Use of non-additive Fisher information in probing chemical bonds

Abstract

The contra-gradience (CG) criterion, related to the non-additive Fisher information and kinetic-energy of electrons in the resolution determined by the basis-functions χ = { χ i} of standard SCF LCAO MO calculations of molecular electronic structure, e.g., Atomic Orbitals (AO), is used to locate the bonding regions in physical space, and to generate the associated quantitative information-theoretic (IT) descriptors of these chemical bond basins in molecules. The key quantity is the interference, non-additive contribution to the molecular Fisher information density, f nadd.[ χ ; r ] = f total[ χ ; r ] − f add.[ χ ; r ], where f total[ χ ; r ] is the molecular (overall) distribution and f add.[ χ ; r ] denotes its AO-additive part. This scalar field is used to determine the bonding volumes in molecules, identified as the largest (closed) basins of f nadd.[ χ ; r ] < 0, i.e., f total[ χ ; r ] < f add.[ χ ; r ], enclosed by the zero CG surface f nadd.[ χ ; r ] = 0. This CG criterion thus identifies regions of the physical space exhibiting a diminished overall Fisher information content, compared to the reference AO-additive level.
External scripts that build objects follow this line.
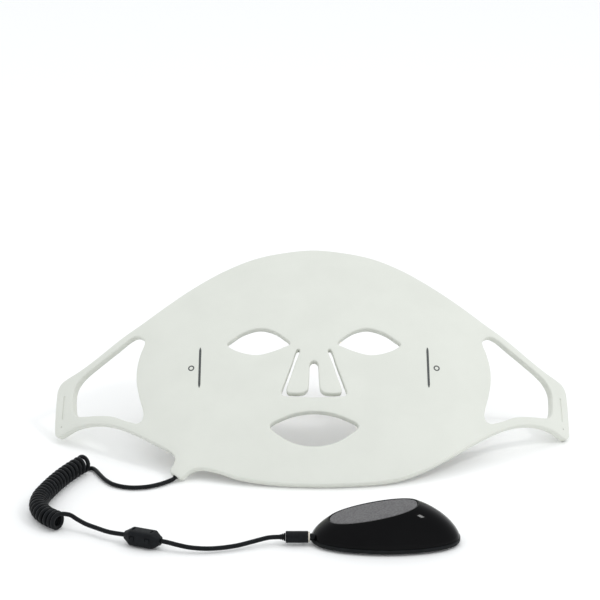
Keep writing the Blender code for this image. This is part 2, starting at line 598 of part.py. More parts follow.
upper = combine(dome(0, SPLIT, DOME, 0), above_slope(0), "DIFFERENCE")
hollow = combine(dome(SHELL, SPLIT - 0.0004, DOME - SHELL, ROOF), above_slope(ROOF), "DIFFERENCE")
upper = combine(upper, hollow, "DIFFERENCE")
well = combine(facet(WELL_INSET), above_slope(RECESS), "INTERSECT")
upper = combine(upper, well, "DIFFERENCE")
upper = combine(upper, rod((PAD_X, 0, 0.010), (PAD_X, 0, 0.030), PLUNGER_HOLE), "DIFFERENCE")
SCREWS = [(x, y) for x in (-SCREW_X, SCREW_X) for y in (-SCREW_Y, SCREW_Y)]
for x, y in SCREWS:
    boss_top = 0.0120 if x < 0 else 0.0135
    upper = combine(upper, rod((x, y, SPLIT + GAP), (x, y, boss_top), SCREW_BOSS), "UNION")
    upper = combine(upper, rod((x, y, 0.0), (x, y, 0.0092), SCREW_HOLE, sides=12), "DIFFERENCE")
port = rod((-0.06, SOCKET_Y, SOCKET_Z), (PORT_END, SOCKET_Y, SOCKET_Z), PORT_R)
upper = combine(upper, port.copy(), "DIFFERENCE")

lower = combine(plan(0, BASE, SPLIT - GAP), plan(SIDE_THICK, BASE + FLOOR_THICK, 0.02), "DIFFERENCE")
lower = combine(lower, port, "DIFFERENCE")
for x, y in SCREWS:
    lower = combine(lower, rod((x, y, 0.0), (x, y, 0.010), SCREW_HOLE, sides=12), "DIFFERENCE")
    lower = combine(lower, rod((x, y, 0.0), (x, y, BASE + 0.0009), SCREW_SEAT), "DIFFERENCE")

pad = combine(facet(PAD_INSET), above_slope(PAD_THICK), "INTERSECT")
pad = combine(pad, above_slope(0), "DIFFERENCE")
stem = rod((PAD_X, 0, 0.0146), (PAD_X, 0, PAD_HIGH - PAD_THICK / 2), PAD_STEM, sides=16)
pad = combine(pad, stem, "UNION")


def in_controller(name, mesh, mat):
    """A piece modelled round the controller's centre on the floor."""
    obj = as_object(name, mesh, mat)
    obj.location = CHIN + PEBBLE
    return obj


in_controller("controller_upper_shell", upper, gloss_black)
in_controller("controller_lower_shell", lower, satin_black)
in_controller("press_pad", pad, material("matt_grey_pad", (0.155, 0.150, 0.150), 0.62))

for label, (x, y) in zip(("near_plug_front", "near_plug_rear", "far_front", "far_rear"), SCREWS):
    screw = combine(rod((x, y, BASE + 0.0001), (x, y, BASE + 0.0006), 0.0020),
                    rod((x, y, BASE + 0.0003), (x, y, 0.0086), 0.0010, sides=12), "UNION")
    in_controller(f"screw_{label}", screw, material(f"screw_{label}", (0.45, 0.45, 0.46), 0.3, 1.0))
    foot_x, foot_y = x * 0.76, y * 1.30
    foot = rod((foot_x, foot_y, 0.0), (foot_x, foot_y, BASE - GAP), 0.0030, 0.0034)
    in_controller(f"foot_{label}", foot, material(f"foot_{label}", (0.03, 0.03, 0.03), 0.8))

in_controller("battery_cell", box((-0.0190, -0.0125, 0.0031), (0.0210, 0.0125, 0.0083)),
              material("battery_film", (0.30, 0.33, 0.38), 0.35, 0.4))
in_controller("circuit_board", box((-0.0230, -0.0130, 0.0088), (0.0230, 0.0130, 0.0098)),
              material("green_laminate", (0.02, 0.18, 0.07), 0.5))
switch = combine(box((PAD_X - 0.003, -0.003, 0.0101), (PAD_X + 0.003, 0.003, 0.0132)),
                 rod((PAD_X, 0, 0.0120), (PAD_X, 0, 0.020), 0.0016, sides=16), "DIFFERENCE")
in_controller("tact_switch", switch, material("switch_housing", (0.03, 0.03, 0.03), 0.5))
in_controller("switch_plunger", rod((PAD_X, 0, 0.0129), (PAD_X, 0, 0.0143), 0.0013, sides=16),
              material("switch_plunger", (0.55, 0.50, 0.40), 0.4))

socket = box((SOCKET_LONG[0], SOCKET_Y - SOCKET_HALF, SOCKET_Z - 0.0021),
             (SOCKET_LONG[1], SOCKET_Y + SOCKET_HALF, SOCKET_Z + 0.0025))
bore = rod((-0.0450, SOCKET_Y, SOCKET_Z), (-0.0330, SOCKET_Y, SOCKET_Z), 0.0021)
socket = combine(socket, bore, "DIFFERENCE")
pin = rod((-0.0385, SOCKET_Y, SOCKET_Z), (-0.0325, SOCKET_Y, SOCKET_Z), 0.0006, sides=12)
socket = combine(socket, pin, "UNION")
in_controller("power_socket", socket, material("socket_housing", (0.02, 0.02, 0.02), 0.5))

# ---- round pieces are shaded smooth ---------------------------------------------------
for obj in parts.objects:
    if obj.type == "MESH":
        obj.data.shade_smooth()
        obj.data.set_sharp_from_angle(angle=math.radians(35))
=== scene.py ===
"""Looks of the LED face mask: white silicone skin, lamps behind a clear rear cover, curly lead,
clip-on ferrite, plug and gloss controller.  The mask is drawn flat in (u, v, w): u across the
face, v up it, w out of its front.  sheet() bends that flat drawing onto the leaning mask.
"""
import math

import bmesh
import bpy
import numpy as np
from mathutils import Matrix, Vector
from mathutils.geometry import delaunay_2d_cdt


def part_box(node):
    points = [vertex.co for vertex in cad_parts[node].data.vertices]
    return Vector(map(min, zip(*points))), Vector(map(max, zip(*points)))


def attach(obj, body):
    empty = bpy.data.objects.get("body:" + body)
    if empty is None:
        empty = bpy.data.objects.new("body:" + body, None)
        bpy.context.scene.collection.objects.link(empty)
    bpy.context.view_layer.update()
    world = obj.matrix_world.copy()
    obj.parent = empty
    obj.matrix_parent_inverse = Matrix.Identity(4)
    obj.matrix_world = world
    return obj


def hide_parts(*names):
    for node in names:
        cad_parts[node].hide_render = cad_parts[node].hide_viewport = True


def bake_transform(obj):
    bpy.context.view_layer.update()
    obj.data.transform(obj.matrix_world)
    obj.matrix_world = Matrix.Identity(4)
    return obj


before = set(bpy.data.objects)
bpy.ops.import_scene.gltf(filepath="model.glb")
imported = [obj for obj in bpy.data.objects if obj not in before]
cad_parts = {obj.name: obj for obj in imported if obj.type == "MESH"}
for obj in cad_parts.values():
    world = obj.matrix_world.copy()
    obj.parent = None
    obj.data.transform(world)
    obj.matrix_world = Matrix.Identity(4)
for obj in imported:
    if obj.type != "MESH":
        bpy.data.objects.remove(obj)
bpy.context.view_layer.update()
MM = 0.001

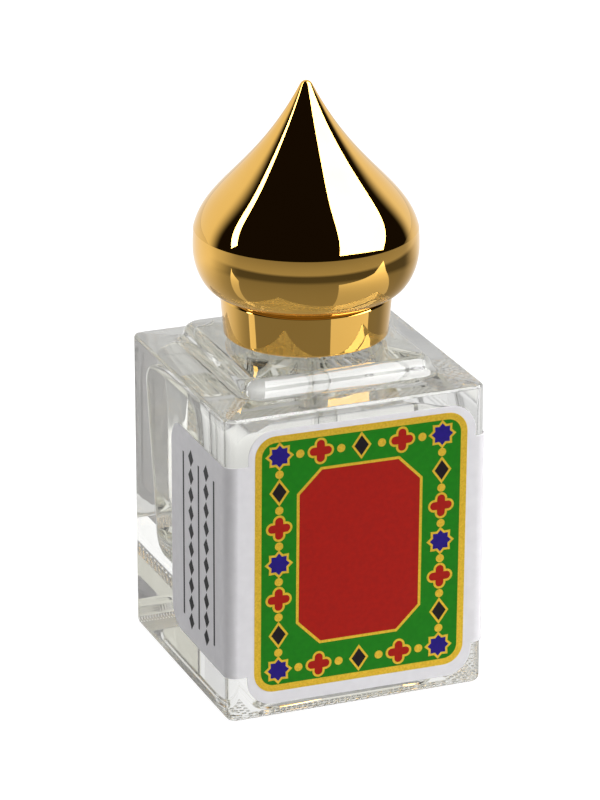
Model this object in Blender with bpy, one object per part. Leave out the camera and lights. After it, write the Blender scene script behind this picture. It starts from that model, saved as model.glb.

These bonding volumes represent a locally-decreased gradient content of the system wave-function, thus reflecting less “order” (more “uncertainty”) in the molecular distribution of electrons, marking their relative delocalization via the system chemical bonds. The graphical representations of both the closed bonding and core areas of a diminished CG density are presented for illustrative molecules together with the associated numerical IT descriptors measuring the integrals of f nadd.[ χ ; r ] over the volumes in question. These examples convincingly validate the applicability of the CG probe in exploring the bonding patterns in molecules from the novel, Fisher information/kinetic-energy perspective.